Technically, extremely difficult to achieve given having to cross the Western Andes with a gas pipeline. That project remains very distant in any terms of potential outlook, certainly well beyond 10 years.
Once again, we are going to pause momentarily while we gather more questions from our webcast side. Please stand by.
We have one last question from Ezequiel Fernandez from Balanz. How will Canacol fund the expansion into Bolivia? Would this require an equity injection or does Canacol plan to raise more debt, possibly non-recourse?
Yes. As I mentioned in response to the early question, the only activity we have planned next year is some reactivation activities associated with the Tita gas field.
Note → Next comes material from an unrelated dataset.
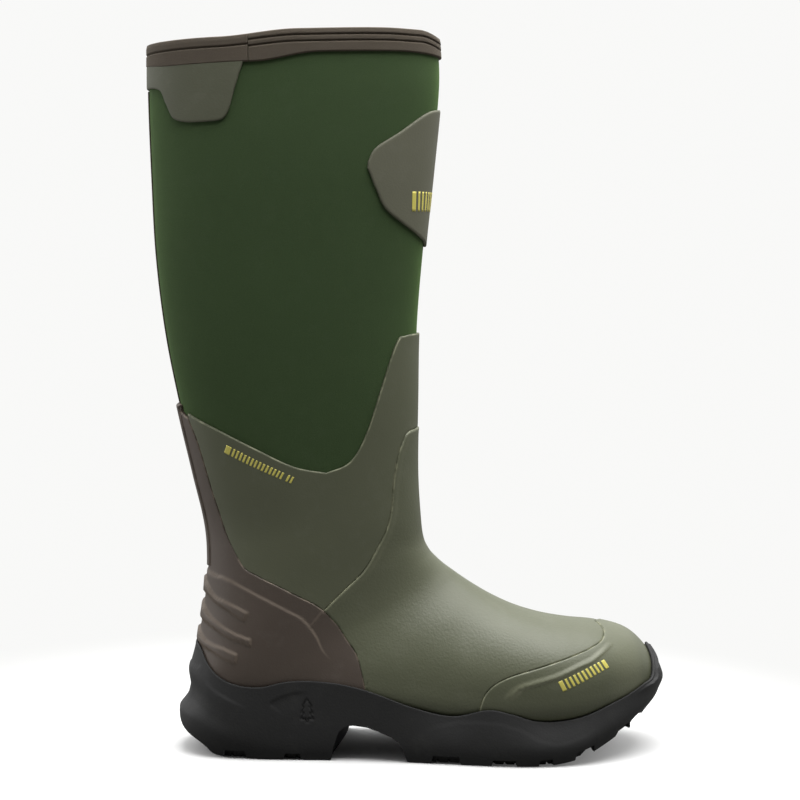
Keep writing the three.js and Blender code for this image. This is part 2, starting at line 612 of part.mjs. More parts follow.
/** The sole's wall at s from its top edge down to the tread. */
function soleWall(s, side) {
  const u = alongSole((o) => o.edge[0], s);
  const t = alongSole((o) => o.edge[1], s);
  const edge = layerPoint(side === 1 ? u : 1 - u, t, CLEARANCE + VAMP_RUBBER + SOLE_EDGE);
  const wide = solePlan(s, side, 0);
  const under = solePlan(s, side, alongSole((o) => o.under, s));
  const wideZ = alongSole((o) => o.wide, s) * lengthGrade;
  const floorZ = Math.max(0, alongSole((o) => o.floor, s) * lengthGrade);
  const curve = new THREE.CatmullRomCurve3([
    edge, new THREE.Vector3(wide.x, wide.y, wideZ), new THREE.Vector3(under.x, under.y, floorZ),
  ]);
  return curve.getPoints(4);
}

// The back centre line where it runs under the foot.
const keel = footRows().filter((t) => t > UNDER_HEEL && t < TOE_TIP).map((t) => skinPoint(0.5, t));

/** The height of the neoprene's underside at x. */
function soleLine(x) {
  const k = Math.min(Math.max(keel.findIndex((p) => p.x >= x), 1), keel.length - 1);
  const share = THREE.MathUtils.clamp((x - keel[k - 1].x) / (keel[k].x - keel[k - 1].x), 0, 1);
  return keel[k - 1].z + share * (keel[k].z - keel[k - 1].z);
}

// The arch, in side view: it rises steeply behind, follows the foot and comes down to the forefoot.
const ARCH_BACK = -55;
const ARCH_ROOF = { back: -43, middle: -35, front: -26 };
const ARCH_FALL = { knee: [-14, 0.62], foot: [-9, 0.15] }; // [x, share of the roof's height]
const ARCH_FRONT = -4;
const archRoof = (x) => soleLine(gradeX(x)) - ARCH_FLOOR;

/** The hollow of the arch. */
function archCutter() {
  const roofEnd = archRoof(ARCH_ROOF.front);
  return sidePrism([
    [gradeX(ARCH_BACK), -GROUND_SLACK], [gradeX(ARCH_BACK), 0],
    ...Object.values(ARCH_ROOF).map((x) => [gradeX(x), archRoof(x)]),
    ...Object.values(ARCH_FALL).map(([x, share]) => [gradeX(x), roofEnd * share]),
    [gradeX(ARCH_FRONT), 0], [gradeX(ARCH_FRONT), -GROUND_SLACK],
  ]);
}

const MIDSOLE_TOE = [[92, 0], [114, 6], [136, 17]]; // [x, how far its floor rises over the ball's]

/** The side view of the space that the midsole fills, with more room all round by room. */
function midsoleProfile(room) {
  const TOP_SLACK = 3;
  const overArch = (x) => archRoof(x) + ARCH_RUBBER;
  const knee = archRoof(ARCH_ROOF.front) * ARCH_FALL.knee[1] + ARCH_RUBBER + 1;
  const bottom = [
    [-140, HEEL_FLOOR], [-62, HEEL_FLOOR], [-45, overArch(ARCH_ROOF.back)],
    [ARCH_ROOF.front, overArch(ARCH_ROOF.front)], [-12, knee], [4, BALL_FLOOR],
    ...MIDSOLE_TOE.map(([x, rise]) => [x, BALL_FLOOR + rise]),
  ];
  const top = [...bottom].reverse().map(([x]) => [gradeX(x), soleLine(gradeX(x)) + TOP_SLACK + room]);
  return sidePrism([...bottom.map(([x, z]) => [gradeX(x), z - room]), ...top]);
}

/** The midsole's block before it is hollowed for the foot. */
function midsoleBlock(room) {
  const sides = [];
  for (let s = 1; s <= HALF - 2; s += 1) sides.push(s);
  const outline = [
    ...sides.map((s) => solePlan(s, 1, MIDSOLE_INSET - room)),
    ...sides.reverse().map((s) => solePlan(s, 2, MIDSOLE_INSET - room)),
  ];
  const plan = planPrism(outline.map((p) => [p.x, p.y]), -GROUND_SLACK, HEEL_SEAT + BALL_WIDTH);
  return plan.intersect(midsoleProfile(room));
}

// The shank lies under the foot from the heel to just behind the ball.
const SHANK_BACK = -92;

/** The shank with more room all round by room. */
function shankBlock(room) {
  const start = gradeX(SHANK_BACK) - room;
  const finish = gradeX(SHANK_BACK) + SHANK_LENGTH + room;
  const bends = keel.map((p) => p.x).filter((x) => x > start && x < finish);
  const line = (drop) => [start, ...bends, finish].map((x) => [x, soleLine(x) - SOLE_CUP - drop]);
  const profile = sidePrism([...line(SHANK_THICKNESS + room), ...line(-room).reverse()]);
  const halfWidth = SHANK_WIDTH / 2 + room;
  const strip = [[start, -halfWidth], [finish, -halfWidth], [finish, halfWidth], [start, halfWidth]];
  return planPrism(strip, 0, 2 * HEEL_SEAT).intersect(profile);
}

// Tread grooves across the sole [x of the middle, width], and the channel along the forefoot.
const GROOVES = [[-115, 11], [-80, 9], [14, 13], [48, 12], [74, 8]];
const GROOVE_SLANT = 0.2;
const ARM_OVERLAP = 0.1;         // of a groove's two arms at the middle, as a share of its width
const CHANNEL = { from: 22, to: 98, middle: -4, width: 7 };

/** All the tread's grooves as one cutter. */
function treadCutter() {
  const arm = BALL_WIDTH;
  const cutters = GROOVES.flatMap(([x, width]) => [-1, 1].map((side) => {
    const box = new THREE.BoxGeometry(width, arm, 2 * GROOVE_DEPTH);
    box.translate(0, side * (arm / 2 - width * ARM_OVERLAP), 0);
    box.rotateZ(side * GROOVE_SLANT);
    box.translate(gradeX(x), 0, 0);
    return solidFromGeometry(box);
  }));
  const channel = new THREE.BoxGeometry(gradeX(CHANNEL.to - CHANNEL.from), CHANNEL.width, 2 * GROOVE_DEPTH);
  channel.translate(gradeX((CHANNEL.from + CHANNEL.to) / 2), CHANNEL.middle * ballGrade, 0);
  return cutters.reduce((all, cutter) => all.add(cutter), solidFromGeometry(channel));
}

/** The outsole: a cup with a tread. */
function outsole() {
  const loops = [];
  for (let s = 0; s <= HALF; s += 1) loops.push([...soleWall(s, 1), ...soleWall(s, 2).reverse()]);
  return sweptSolid(loops)
    .subtract(filledBoot(SOLE_CUP))
    .subtract(overlayRoom(TOE_EDGES, TOE_RUBBER))
    .subtract(midsoleBlock(CLEARANCE))
    .subtract(archCutter())
    .subtract(treadCutter());
}

/** The midsole: it carries the insole board and holds the shank in a slot. */
function midsole() {
  return midsoleBlock(0)
    .subtract(filledBoot(SOLE_CUP))
    .subtract(overlayRoom(TOE_EDGES, TOE_RUBBER))
    .subtract(shankBlock(CLEARANCE));
}

/** The insole board: a sheet under the foot that follows it. */
function insoleBoard() {
  const BOARD_INSET = 26;
  const outline = [];
  const last = HALF - 3;
  for (let s = 1; s <= last; s += 1) outline.push(solePlan(s, 1, BOARD_INSET));
  for (let s = last; s >= 1; s -= 1) outline.push(solePlan(s, 2, BOARD_INSET));
  const plan = planPrism(outline.map((p) => [p.x, p.y]), 0, HEEL_SEAT + FOOTBED);
  return filledBoot(CLEARANCE + BOARD).subtract(filledBoot(CLEARANCE)).intersect(plan);
}

/** The footbed: it fills the bottom of the lining up to its own thickness. */
function footbed() {
  const bottom = NEOPRENE + LINING + 2 * CLEARANCE + CLEARANCE;
  const ends = [-LAST_LENGTH, ...keel.map((p) => p.x), LAST_LENGTH];
  const top = ends.map((x) => [x, soleLine(x) + bottom + FOOTBED]);
  const under = [[LAST_LENGTH, -GROUND_SLACK], [-LAST_LENGTH, -GROUND_SLACK]];
  return filledBoot(LINING_IN - CLEARANCE).intersect(sidePrism([...top, ...under]));
}

// ---- Assembly ---------------------------------------------------------------------------------------

const FINISH = {
  neoprene: { color: 0x3b4c31, roughness: 0.85 },
  lining: { color: 0x6b6a5e, roughness: 0.95 },
  olive: { color: 0x4a4d3b, roughness: 0.6 },
  oliveLight: { color: 0x5a5d49, roughness: 0.55 },
  brown: { color: 0x453a36, roughness: 0.6 },
  black: { color: 0x2a2a2b, roughness: 0.7 },
  binding: { color: 0x4d473e, roughness: 0.9 },
  foam: { color: 0x9a9a92, roughness: 0.9 },
  board: { color: 0x8a6f52, roughness: 0.9 },
  steel: { color: 0x9a9da0, roughness: 0.35, metalness: 1 },
};

const boot = new THREE.Group();
const parts = new THREE.Group();
boot.add(parts);

/** Adds a solid to the boot as a named mesh. */
function addPart(name, finish, solid) {
  const { numProp, vertProperties, triVerts } = mainBody(solid).getMesh();
  const geometry = new THREE.BufferGeometry();
  geometry.setAttribute('position', new THREE.BufferAttribute(new Float32Array(vertProperties), numProp));
  geometry.setIndex(new THREE.BufferAttribute(new Uint32Array(triVerts), 1));
  geometry.computeVertexNormals();
  const material = new THREE.MeshStandardMaterial({ metalness: 0, ...FINISH[finish] });
  const mesh = new THREE.Mesh(geometry, material);
  mesh.name = name;
  parts.add(mesh);
}

addPart('neoprene_shaft', 'neoprene', layerSolid(shaftRows, 0, -NEOPRENE));
addPart('bootie_foot', 'neoprene', layerSolid(footRows, 0, -NEOPRENE));
addPart('lining_shaft', 'lining', layerSolid(shaftRows, LINING_OUT, LINING_IN));
addPart('lining_foot', 'lining', layerSolid(footRows, LINING_OUT, LINING_IN));
addPart('footbed', 'foam', footbed());
addPart('insole_board', 'board', insoleBoard());
addPart('shank', 'steel', shankBlock(0));
addPart('midsole', 'foam', midsole());
addPart('outsole', 'black', outsole());
addPart('ankle_shell', 'olive', overlay(ANKLE_EDGES, ANKLE_RUBBER));
addPart('vamp_shell', 'oliveLight', overlay(VAMP_EDGES, VAMP_RUBBER)
  .subtract(overlayRoom(ANKLE_EDGES, VAMP_RUBBER)));
addPart('toe_cap', 'oliveLight', overlay(TOE_EDGES, TOE_RUBBER)
  .subtract(overlayRoom(VAMP_EDGES, TOE_RUBBER)));
addPart('heel_stiffener', 'board', overlay(STIFFENER_EDGES, STIFFENER));
addPart('heel_counter', 'brown', overlay(HEEL_EDGES, HEEL_RUBBER)
  .subtract(overlayRoom(ANKLE_EDGES, HEEL_RUBBER))
  .subtract(overlayRoom(VAMP_EDGES, HEEL_RUBBER))
  .subtract(overlayRoom(STIFFENER_EDGES, STIFFENER))
  .subtract(overlayRoom(SPINE_EDGES, SPINE_RUBBER)));
addPart('heel_spine', 'brown', overlay(SPINE_EDGES, SPINE_RUBBER));
addPart('back_seam_tape', 'binding', overlay(TAPE_EDGES, SEAM_TAPE));
addPart('pull_patch', 'olive', overlay(PATCH_EDGES, PATCH));
addPart('shin_badge', 'oliveLight', overlay(BADGE_EDGES, BADGE));
addPart('binding_front', 'binding', bindingPiece(-BINDING_JOINT, BINDING_JOINT));
addPart('binding_back', 'binding', bindingPiece(BINDING_JOINT, 1 - BINDING_JOINT));

// The origin is under the middle of the boot's box, on the ground.
const box = new THREE.Box3().setFromObject(parts);
parts.position.set(-(box.min.x + box.max.x) / 2, -(box.min.y + box.max.y) / 2, -box.min.z);

export default boot;
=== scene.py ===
"""An insulated hunting boot for the right foot, standing on the ground with its toe towards +X.

Every layer follows one surface, the outside of the neoprene. A point on it has two coordinates.
u runs once round the leg: 0 at the front centre line, over the outer side (-Y) to 0.5 at the back centre
line, and on over the inner side to 1. t runs down from the rim (0), through the ankle (7) and the heel (11),
to the tip of the toe (22). The section at each whole t is listed in SECTIONS, and those between follow from
them by Catmull-Rom. A section runs from a point on the front centre line to one on the back centre line. Its
front and back halves are superellipse halves: with a the angle from the front, the share of the way back
goes with |cos a| to the power 2/n, and the half width with |sin a| to the power 2/n. u is even along the
section's length. A layer's points lie at its offset along the surface's outward normal.

Lengths are millimetres in the last's own frame until to_frame() turns them into metres in the row frame.
"""

import math

import bpy
import numpy as np
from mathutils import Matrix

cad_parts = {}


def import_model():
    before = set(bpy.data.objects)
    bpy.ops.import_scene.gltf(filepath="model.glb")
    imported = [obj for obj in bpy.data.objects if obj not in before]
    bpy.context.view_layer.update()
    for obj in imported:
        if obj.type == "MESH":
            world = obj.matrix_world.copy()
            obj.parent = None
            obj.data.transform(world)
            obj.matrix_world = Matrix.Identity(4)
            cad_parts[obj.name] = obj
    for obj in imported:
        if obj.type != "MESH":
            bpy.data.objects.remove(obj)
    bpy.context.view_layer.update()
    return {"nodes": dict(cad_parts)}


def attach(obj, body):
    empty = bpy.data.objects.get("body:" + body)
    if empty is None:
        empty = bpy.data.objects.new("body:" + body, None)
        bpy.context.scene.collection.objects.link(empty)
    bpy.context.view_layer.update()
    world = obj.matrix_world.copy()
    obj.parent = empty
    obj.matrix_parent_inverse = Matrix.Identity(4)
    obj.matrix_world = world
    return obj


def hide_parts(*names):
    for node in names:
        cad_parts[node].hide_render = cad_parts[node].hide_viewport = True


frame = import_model()

SHIFT = np.array([8.9005, 4.75, 0.0])
MM = 0.001
UNWORN = 9.0  # a distance to the edge, in mm, beyond any wear

# ---- The surface ------------------------------------------------------------------------------------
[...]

That would involve essentially the workover of up to five existing wells, the installation of some production treatment facilities, and a relatively short flow line to tie the facilities into the export line. We anticipate that that will cost approximately $12.5 million in total. The result of that investment would be commercializing gas production. Certainly in the near term, 2026, relatively small investment into Bolivia simply to reestablish production from that existing gas field. Going forward, 2027 and beyond, we would start drilling new wells in both that existing gas field as well as start exploring some of the three other blocks over the next five years.
We expect cash flow from Tita as a result of next year's activities and essentially relatively minimal amounts of new cash into Bolivia once Tita is up and cash flowing.
Thank you, Charle. This was the last question. Thanks, everyone, for joining us today. We appreciate your time and interest, and we look forward to connecting with you again on our next call. Have a great day.
The conference is now concluded. Thank you for attending today's presentation. You may now disconnect.